8. A system as defined in claim 7, in which said constant force spring means includes at least one spiral spring, and further including a securing member, connected to said lifting tab, to which the lower end of said spring is secured.

9. A system as defined in claim 8, in which said constant force spring means includes a pair of spiral springs.

10. A system as defined in claim 1, further including bearing means at spaced locations on said lateral support guide for furnishing bearing surfaces for the waveguide.

11. A system as defined in claim 10, in which said bearing means comprises a plurality of plastic elements, two of said elements being provided at each of the four inner corners of said lateral support guide.

12. A system as defined in claim 11, further including a housing formed in said lateral support guide, said housing containing a pair of axles on which the upper ends of said pair of spiral springs are respectively mounted for rotation.

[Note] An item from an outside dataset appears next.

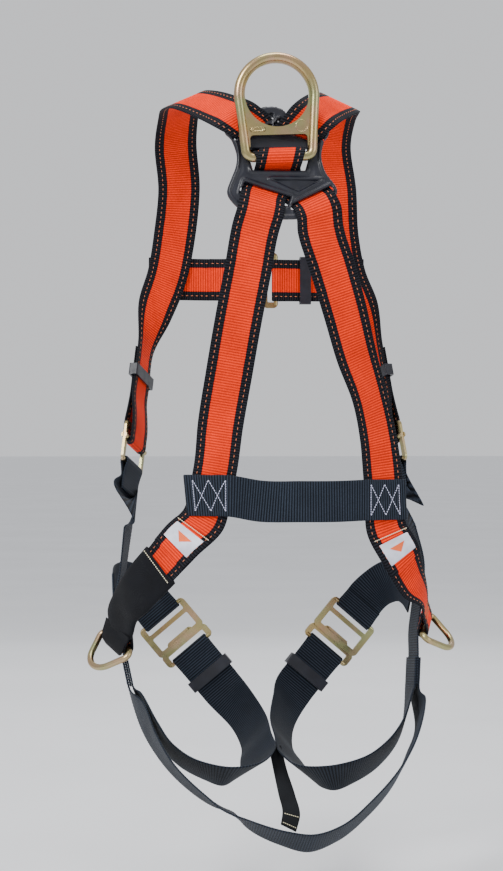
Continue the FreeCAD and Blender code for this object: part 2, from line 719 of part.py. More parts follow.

13. A system as defined in claim 1, in which said lateral support guide is formed to include a horizontal flange, having a rectangular inner and outer edge, and a rectangular skirt extending equally upwardly and downwardly from the inner edge of said flange; said support guide having inner dimensions substantially greater than the outside dimensions of the waveguide; and non-metallic bearing means disposed in diagonally opposed corner relationship between said skirt and the waveguide, the inner surfaces of said bearing means tapering outwardly from said vertical center line as the skirt extends upwardly and downwardly from the horizontal flange, thereby allowing for minor angular misalignments of the support guide with respect to the vertical center line of the waveguide.